Byzantine Robustness and Partial Participation Can Be Achieved at Once: Just Clip Gradient Differences
Grigory Malinovsky, Peter Richtárik, Samuel Horváth, Eduard Gorbunov
TL;DR
This work introduces Byz-VR-MARINA-PP, the first distributed algorithm that achieves Byzantine robustness under partial client participation by coupling gradient clipping with recursive variance reduction and unbiased compression. The method extends the existing Byz-VR-MARINA framework to settings where only a subset of clients participates in each round, while clipping bounds the influence of Byzantine workers even when they form a local majority.
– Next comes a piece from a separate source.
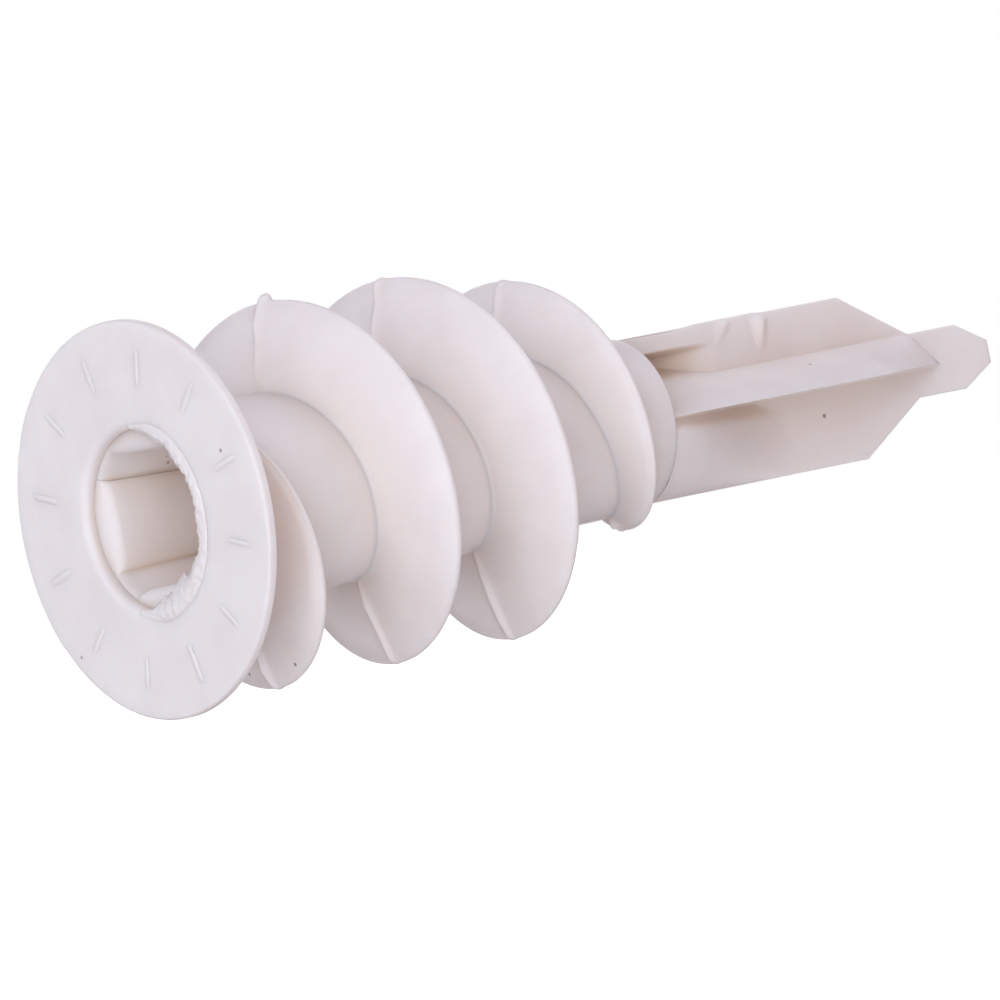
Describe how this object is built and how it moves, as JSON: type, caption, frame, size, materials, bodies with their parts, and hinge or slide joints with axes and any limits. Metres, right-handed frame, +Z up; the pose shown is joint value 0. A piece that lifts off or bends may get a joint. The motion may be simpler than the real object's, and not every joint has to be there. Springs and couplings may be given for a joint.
{
  "type": "self-drilling wall anchor",
  "caption": "Self-drilling plasterboard anchor: round flanged head with a cross drive socket, deep right-hand thread and a flat ribbed drill blade.",
  "frame": {"origin": "centre of the drive socket's mouth, in the outer face of the flange", "axes": "+X along the anchor's axis from the head to the tip, +Z up in the plane of the drill blade, +Y across the blade"},
  "size_m": [0.0417, 0.015, 0.015],
  "materials": {
    "nylon": "satin, slightly translucent moulded nylon"
  },
  "bodies": {
    "root": {"head_flange": "nylon", "drive_socket": "nylon", "drive_lugs": "nylon", "barrel": "nylon", "thread_run_in": "nylon", "thread_turn_1": "nylon", "thread_turn_2": "nylon", "thread_run_out": "nylon", "drill_root": "nylon", "blade_upper": "nylon", "blade_lower": "nylon", "rib_near": "nylon", "rib_far": "nylon", "spade_tip": "nylon"}
  },
  "joints": []
}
The authors provide convergence guarantees for general non-convex objectives and linear convergence under Polyak–Łojasiewicz conditions, with results matching state-of-the-art when full participation is assumed. A practical heuristic shows how clipping can extend any Byzantine-robust method to partial participation, and extensive experiments confirm the benefits of clipping in Byzantine and partial-participation scenarios, suggesting meaningful improvements for scalable, robust distributed learning.
Abstract
Distributed learning has emerged as a leading paradigm for training large machine learning models. However, in real-world scenarios, participants may be unreliable or malicious, posing a significant challenge to the integrity and accuracy of the trained models. Byzantine fault tolerance mechanisms have been proposed to address these issues, but they often assume full participation from all clients, which is not always practical due to the unavailability of some clients or communication constraints. In our work, we propose the first distributed method with client sampling and provable tolerance to Byzantine workers. The key idea behind the developed method is the use of gradient clipping to control stochastic gradient differences in recursive variance reduction. This allows us to bound the potential harm caused by Byzantine workers, even during iterations when all sampled clients are Byzantine. Furthermore, we incorporate communication compression into the method to enhance communication efficiency. Under general assumptions, we prove convergence rates for the proposed method that match the existing state-of-the-art (SOTA) theoretical results. We also propose a heuristic on adjusting any Byzantine-robust method to a partial participation scenario via clipping.